Brandon Dillard, Seed Certification Associate, Alabama Crop Improvement:
“Anywhere from 4 to 7 inches of rain fell on our fields last week. Planters started back to work on Tuesday and, with more rain expected, they likely will stop again today (Wednesday, 4/29).
“Since we had a long thrips season last year – then followed by a mild winter – we expect high thrips pressure this year. We need to do whatever possible to control thrips – whether it’s in-furrow, hopper boxes, oversprays – just to stay on top of them.
“We already see grasshoppers. Remember that the smaller they are, the easier they are to control.
“In corn, post-emergence herbicides and fertilizer are going out. Rainfall has been perfect for corn, and some older corn is touching.
“Most everybody is focusing on planting peanuts and cotton. A few folks have switched some cotton acres to peanuts. A fellow once told me that if I can’t make it in the short-term, I can’t make it in the long-term. So, if you can, stay on your rotation.
“Switching less than 10% of your acreage out of rotation might make sense, but you don’t want to wreck your rotation for price. You also have to think about harvest. If you move heavily into one commodity, do you have enough equipment to harvest all those extra acres this fall?”
Johnny Parker, Agronomist, Commonwealth Gin, Windsor, Virginia:
“Planting season is upon us, although it will certainly be a different season than we have experienced in recent years. We hope Tuesday (4/28) was the last day with temperatures below 40 degrees, although we’re still not going directly into summer.

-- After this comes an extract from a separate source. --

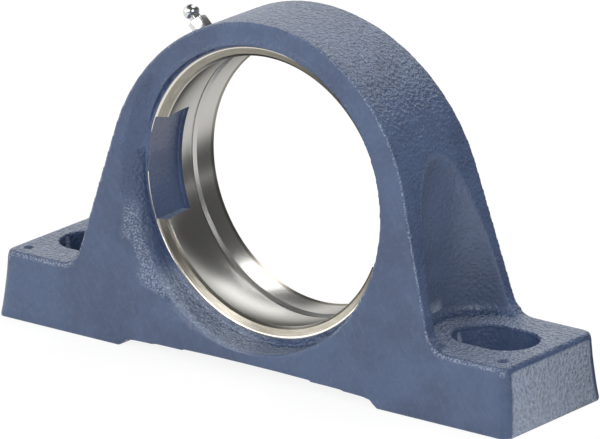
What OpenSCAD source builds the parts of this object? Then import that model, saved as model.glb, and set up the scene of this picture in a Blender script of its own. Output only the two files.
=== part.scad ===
// Plummer block: a cast pillow housing for a ball insert bearing.
// +X runs along the base, +Y points to the back and +Z points up.
// The origin is the middle of the base, under the bore's centre.

/* [Base] */
// Length of the base along the floor
base_length = 246; // [200:1:300]
// Width of the base along the floor
base_width = 62; // [50:0.5:80]
// Height of each foot
foot_height = 27; // [20:0.5:34]
// How far each end leans in over the foot's height
end_draft = 2.3; // [0.5:0.1:5]
// Radius of the upright corners of the feet
corner_radius = 4; // [2:0.5:6]
// Half the gap between the two pads under the base
relief_half_length = 62; // [40:1:75]
// Height of the step at the inner end of each pad
relief_step = 2.9; // [1:0.1:5]
// Length that each step slants over
relief_run = 3.4; // [1:0.1:5]
// Height of the relief in the middle of the base
relief_height = 4.7; // [3:0.1:7]

/* [Arch] */
// Height of the bore's centre above the floor
axis_height = 69.9; // [60:0.1:80]
// Radius of the outside of the arch
arch_radius = 72; // [68:0.5:80]
// How far the centre of the arch's outside lies below the bore's centre
arch_centre_drop = 5.4; // [0:0.1:8]
// Lean of the straight flanks, in degrees
flank_lean = 15.9; // [10:0.1:22]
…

“Early May’s forecast says that temperatures will remain below normal, although still adequately warm enough to begin planting.
“When temperatures every day are above 80 degrees, planting is easy and fast – and every variety looks good and every strategy works. Last year was like that, and cotton came up the same week that you planted it. This year, I expect early-planted cotton will need a couple of weeks to emerge.